↓
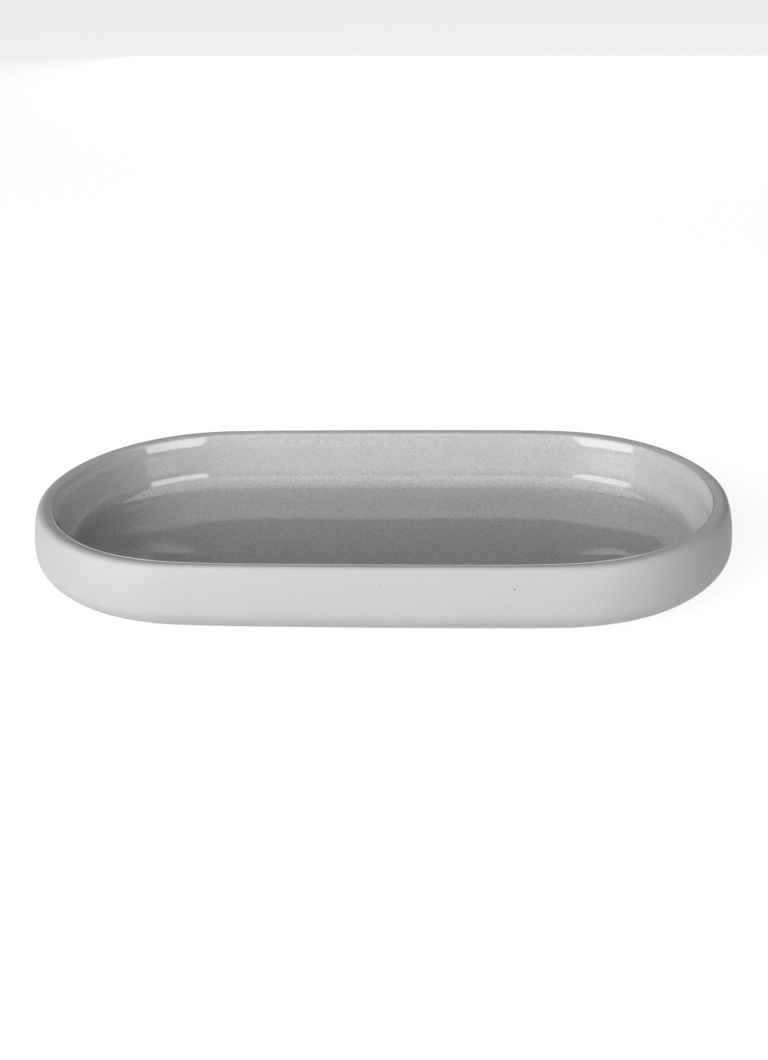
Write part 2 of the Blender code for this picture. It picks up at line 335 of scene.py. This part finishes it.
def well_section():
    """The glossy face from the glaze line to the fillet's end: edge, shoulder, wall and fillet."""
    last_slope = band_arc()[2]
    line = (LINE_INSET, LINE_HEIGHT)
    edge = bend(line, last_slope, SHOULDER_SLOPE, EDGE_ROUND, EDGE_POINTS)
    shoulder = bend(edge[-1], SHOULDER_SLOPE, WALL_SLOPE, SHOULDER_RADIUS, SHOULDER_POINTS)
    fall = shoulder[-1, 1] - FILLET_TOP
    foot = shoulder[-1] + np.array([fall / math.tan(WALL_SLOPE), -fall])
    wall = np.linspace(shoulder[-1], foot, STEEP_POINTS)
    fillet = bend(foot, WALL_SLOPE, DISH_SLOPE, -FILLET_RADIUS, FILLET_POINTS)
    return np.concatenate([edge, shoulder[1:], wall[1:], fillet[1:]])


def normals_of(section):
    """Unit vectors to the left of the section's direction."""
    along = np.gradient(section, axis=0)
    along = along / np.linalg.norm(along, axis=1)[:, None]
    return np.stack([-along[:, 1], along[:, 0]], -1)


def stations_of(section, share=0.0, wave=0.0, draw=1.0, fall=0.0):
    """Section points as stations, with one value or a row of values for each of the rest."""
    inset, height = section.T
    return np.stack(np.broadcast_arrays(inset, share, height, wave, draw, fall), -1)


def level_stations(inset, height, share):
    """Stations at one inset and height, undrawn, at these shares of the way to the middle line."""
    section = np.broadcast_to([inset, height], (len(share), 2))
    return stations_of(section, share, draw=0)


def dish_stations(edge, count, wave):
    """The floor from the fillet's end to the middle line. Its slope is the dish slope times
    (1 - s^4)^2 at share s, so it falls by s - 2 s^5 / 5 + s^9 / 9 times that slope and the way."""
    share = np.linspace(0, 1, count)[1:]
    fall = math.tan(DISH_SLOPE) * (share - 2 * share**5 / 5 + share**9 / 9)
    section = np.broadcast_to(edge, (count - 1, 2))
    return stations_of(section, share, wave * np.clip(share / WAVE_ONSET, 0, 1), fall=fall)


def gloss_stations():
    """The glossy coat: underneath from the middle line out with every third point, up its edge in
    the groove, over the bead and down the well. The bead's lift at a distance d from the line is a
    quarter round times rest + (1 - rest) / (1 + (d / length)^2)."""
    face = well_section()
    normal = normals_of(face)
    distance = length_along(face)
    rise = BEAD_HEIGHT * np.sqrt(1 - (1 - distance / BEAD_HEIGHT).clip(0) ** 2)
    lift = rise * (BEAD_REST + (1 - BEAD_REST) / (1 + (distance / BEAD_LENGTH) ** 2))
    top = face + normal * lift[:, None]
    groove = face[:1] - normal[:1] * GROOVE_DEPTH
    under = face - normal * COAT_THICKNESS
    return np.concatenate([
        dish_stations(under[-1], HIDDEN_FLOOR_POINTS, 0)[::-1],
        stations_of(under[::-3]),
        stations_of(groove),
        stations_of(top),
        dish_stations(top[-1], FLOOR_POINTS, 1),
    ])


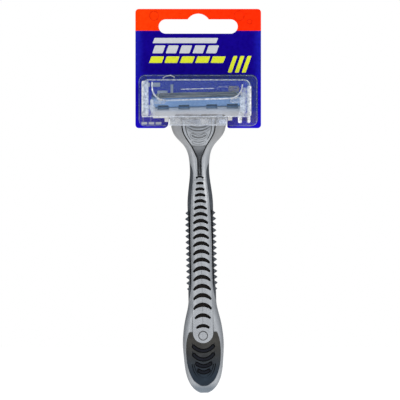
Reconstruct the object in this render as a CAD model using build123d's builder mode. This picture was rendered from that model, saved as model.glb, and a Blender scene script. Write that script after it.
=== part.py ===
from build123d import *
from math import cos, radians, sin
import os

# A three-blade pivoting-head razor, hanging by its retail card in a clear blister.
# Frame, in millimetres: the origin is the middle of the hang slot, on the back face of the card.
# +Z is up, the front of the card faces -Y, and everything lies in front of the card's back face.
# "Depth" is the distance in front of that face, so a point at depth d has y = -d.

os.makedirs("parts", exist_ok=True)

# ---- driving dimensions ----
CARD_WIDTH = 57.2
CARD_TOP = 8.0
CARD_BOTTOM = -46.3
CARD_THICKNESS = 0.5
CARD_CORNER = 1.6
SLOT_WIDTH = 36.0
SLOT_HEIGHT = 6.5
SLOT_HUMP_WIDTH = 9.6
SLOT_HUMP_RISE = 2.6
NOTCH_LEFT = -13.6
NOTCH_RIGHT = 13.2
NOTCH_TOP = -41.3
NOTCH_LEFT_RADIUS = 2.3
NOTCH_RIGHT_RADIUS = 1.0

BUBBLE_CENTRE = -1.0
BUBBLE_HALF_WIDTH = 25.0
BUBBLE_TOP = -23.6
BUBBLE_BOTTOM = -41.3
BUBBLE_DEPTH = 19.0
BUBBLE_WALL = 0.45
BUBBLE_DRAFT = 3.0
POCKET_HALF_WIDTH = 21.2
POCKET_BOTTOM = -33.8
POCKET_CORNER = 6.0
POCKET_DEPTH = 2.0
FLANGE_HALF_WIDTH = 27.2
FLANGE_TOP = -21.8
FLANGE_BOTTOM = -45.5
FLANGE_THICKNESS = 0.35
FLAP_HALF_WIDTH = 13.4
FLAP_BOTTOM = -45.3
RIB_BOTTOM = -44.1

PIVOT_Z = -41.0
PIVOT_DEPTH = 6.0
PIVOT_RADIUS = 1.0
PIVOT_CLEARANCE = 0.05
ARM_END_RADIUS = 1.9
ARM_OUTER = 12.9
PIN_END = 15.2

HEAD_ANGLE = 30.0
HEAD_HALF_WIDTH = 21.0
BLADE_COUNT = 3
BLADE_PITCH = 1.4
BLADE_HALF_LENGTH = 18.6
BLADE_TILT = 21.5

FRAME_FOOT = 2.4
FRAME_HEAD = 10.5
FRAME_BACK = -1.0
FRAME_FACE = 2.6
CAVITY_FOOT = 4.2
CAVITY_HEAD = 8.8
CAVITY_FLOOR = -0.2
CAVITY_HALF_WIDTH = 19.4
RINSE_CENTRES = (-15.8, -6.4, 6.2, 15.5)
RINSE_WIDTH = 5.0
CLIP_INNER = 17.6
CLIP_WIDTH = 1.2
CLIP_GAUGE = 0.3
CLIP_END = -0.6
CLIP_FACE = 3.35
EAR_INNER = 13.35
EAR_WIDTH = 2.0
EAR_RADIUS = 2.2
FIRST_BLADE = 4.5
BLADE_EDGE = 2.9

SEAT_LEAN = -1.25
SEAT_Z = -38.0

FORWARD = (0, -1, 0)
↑
Copy each line of the data exactly, leaving nothing out.

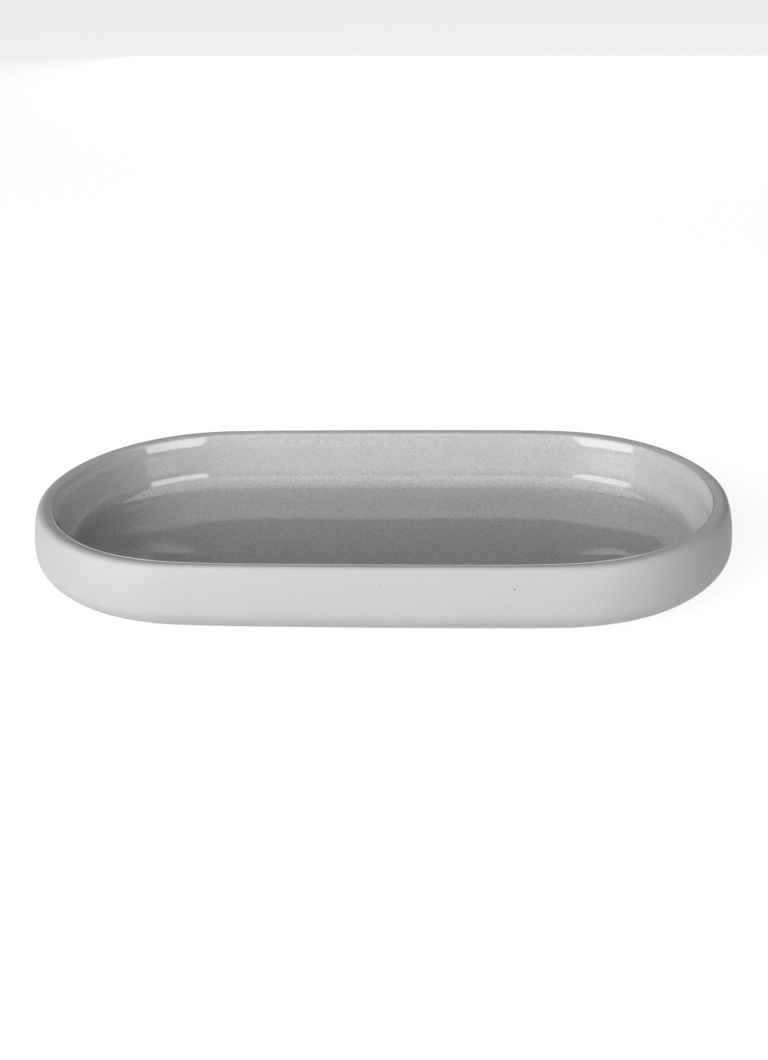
Write part 2 of the Blender code for this picture. It picks up at line 335 of scene.py. This part finishes it.
def well_section():
    """The glossy face from the glaze line to the fillet's end: edge, shoulder, wall and fillet."""
    last_slope = band_arc()[2]
    line = (LINE_INSET, LINE_HEIGHT)
    edge = bend(line, last_slope, SHOULDER_SLOPE, EDGE_ROUND, EDGE_POINTS)
    shoulder = bend(edge[-1], SHOULDER_SLOPE, WALL_SLOPE, SHOULDER_RADIUS, SHOULDER_POINTS)
    fall = shoulder[-1, 1] - FILLET_TOP
    foot = shoulder[-1] + np.array([fall / math.tan(WALL_SLOPE), -fall])
    wall = np.linspace(shoulder[-1], foot, STEEP_POINTS)
    fillet = bend(foot, WALL_SLOPE, DISH_SLOPE, -FILLET_RADIUS, FILLET_POINTS)
    return np.concatenate([edge, shoulder[1:], wall[1:], fillet[1:]])


def normals_of(section):
    """Unit vectors to the left of the section's direction."""
    along = np.gradient(section, axis=0)
    along = along / np.linalg.norm(along, axis=1)[:, None]
    return np.stack([-along[:, 1], along[:, 0]], -1)


def stations_of(section, share=0.0, wave=0.0, draw=1.0, fall=0.0):
    """Section points as stations, with one value or a row of values for each of the rest."""
    inset, height = section.T
    return np.stack(np.broadcast_arrays(inset, share, height, wave, draw, fall), -1)


def level_stations(inset, height, share):
    """Stations at one inset and height, undrawn, at these shares of the way to the middle line."""
    section = np.broadcast_to([inset, height], (len(share), 2))
    return stations_of(section, share, draw=0)


def dish_stations(edge, count, wave):
    """The floor from the fillet's end to the middle line. Its slope is the dish slope times
    (1 - s^4)^2 at share s, so it falls by s - 2 s^5 / 5 + s^9 / 9 times that slope and the way."""
    share = np.linspace(0, 1, count)[1:]
    fall = math.tan(DISH_SLOPE) * (share - 2 * share**5 / 5 + share**9 / 9)
    section = np.broadcast_to(edge, (count - 1, 2))
    return stations_of(section, share, wave * np.clip(share / WAVE_ONSET, 0, 1), fall=fall)


def gloss_stations():
    """The glossy coat: underneath from the middle line out with every third point, up its edge in
    the groove, over the bead and down the well. The bead's lift at a distance d from the line is a
    quarter round times rest + (1 - rest) / (1 + (d / length)^2)."""
    face = well_section()
    normal = normals_of(face)
    distance = length_along(face)
    rise = BEAD_HEIGHT * np.sqrt(1 - (1 - distance / BEAD_HEIGHT).clip(0) ** 2)
    lift = rise * (BEAD_REST + (1 - BEAD_REST) / (1 + (distance / BEAD_LENGTH) ** 2))
    top = face + normal * lift[:, None]
    groove = face[:1] - normal[:1] * GROOVE_DEPTH
    under = face - normal * COAT_THICKNESS
    return np.concatenate([
        dish_stations(under[-1], HIDDEN_FLOOR_POINTS, 0)[::-1],
        stations_of(under[::-3]),
        stations_of(groove),
        stations_of(top),
        dish_stations(top[-1], FLOOR_POINTS, 1),
    ])


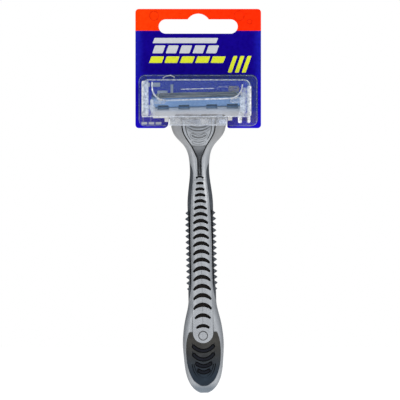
Reconstruct the object in this render as a CAD model using build123d's builder mode. This picture was rendered from that model, saved as model.glb, and a Blender scene script. Write that script after it.
=== part.py ===
from build123d import *
from math import cos, radians, sin
import os

# A three-blade pivoting-head razor, hanging by its retail card in a clear blister.
# Frame, in millimetres: the origin is the middle of the hang slot, on the back face of the card.
# +Z is up, the front of the card faces -Y, and everything lies in front of the card's back face.
# "Depth" is the distance in front of that face, so a point at depth d has y = -d.

os.makedirs("parts", exist_ok=True)

# ---- driving dimensions ----
CARD_WIDTH = 57.2
CARD_TOP = 8.0
CARD_BOTTOM = -46.3
CARD_THICKNESS = 0.5
CARD_CORNER = 1.6
SLOT_WIDTH = 36.0
SLOT_HEIGHT = 6.5
SLOT_HUMP_WIDTH = 9.6
SLOT_HUMP_RISE = 2.6
NOTCH_LEFT = -13.6
NOTCH_RIGHT = 13.2
NOTCH_TOP = -41.3
NOTCH_LEFT_RADIUS = 2.3
NOTCH_RIGHT_RADIUS = 1.0

BUBBLE_CENTRE = -1.0
BUBBLE_HALF_WIDTH = 25.0
BUBBLE_TOP = -23.6
BUBBLE_BOTTOM = -41.3
BUBBLE_DEPTH = 19.0
BUBBLE_WALL = 0.45
BUBBLE_DRAFT = 3.0
POCKET_HALF_WIDTH = 21.2
POCKET_BOTTOM = -33.8
POCKET_CORNER = 6.0
POCKET_DEPTH = 2.0
FLANGE_HALF_WIDTH = 27.2
FLANGE_TOP = -21.8
FLANGE_BOTTOM = -45.5
FLANGE_THICKNESS = 0.35
FLAP_HALF_WIDTH = 13.4
FLAP_BOTTOM = -45.3
RIB_BOTTOM = -44.1

PIVOT_Z = -41.0
PIVOT_DEPTH = 6.0
PIVOT_RADIUS = 1.0
PIVOT_CLEARANCE = 0.05
ARM_END_RADIUS = 1.9
ARM_OUTER = 12.9
PIN_END = 15.2

HEAD_ANGLE = 30.0
HEAD_HALF_WIDTH = 21.0
BLADE_COUNT = 3
BLADE_PITCH = 1.4
BLADE_HALF_LENGTH = 18.6
BLADE_TILT = 21.5

FRAME_FOOT = 2.4
FRAME_HEAD = 10.5
FRAME_BACK = -1.0
FRAME_FACE = 2.6
CAVITY_FOOT = 4.2
CAVITY_HEAD = 8.8
CAVITY_FLOOR = -0.2
CAVITY_HALF_WIDTH = 19.4
RINSE_CENTRES = (-15.8, -6.4, 6.2, 15.5)
RINSE_WIDTH = 5.0
CLIP_INNER = 17.6
CLIP_WIDTH = 1.2
CLIP_GAUGE = 0.3
CLIP_END = -0.6
CLIP_FACE = 3.35
EAR_INNER = 13.35
EAR_WIDTH = 2.0
EAR_RADIUS = 2.2
FIRST_BLADE = 4.5
BLADE_EDGE = 2.9

SEAT_LEAN = -1.25
SEAT_Z = -38.0

FORWARD = (0, -1, 0)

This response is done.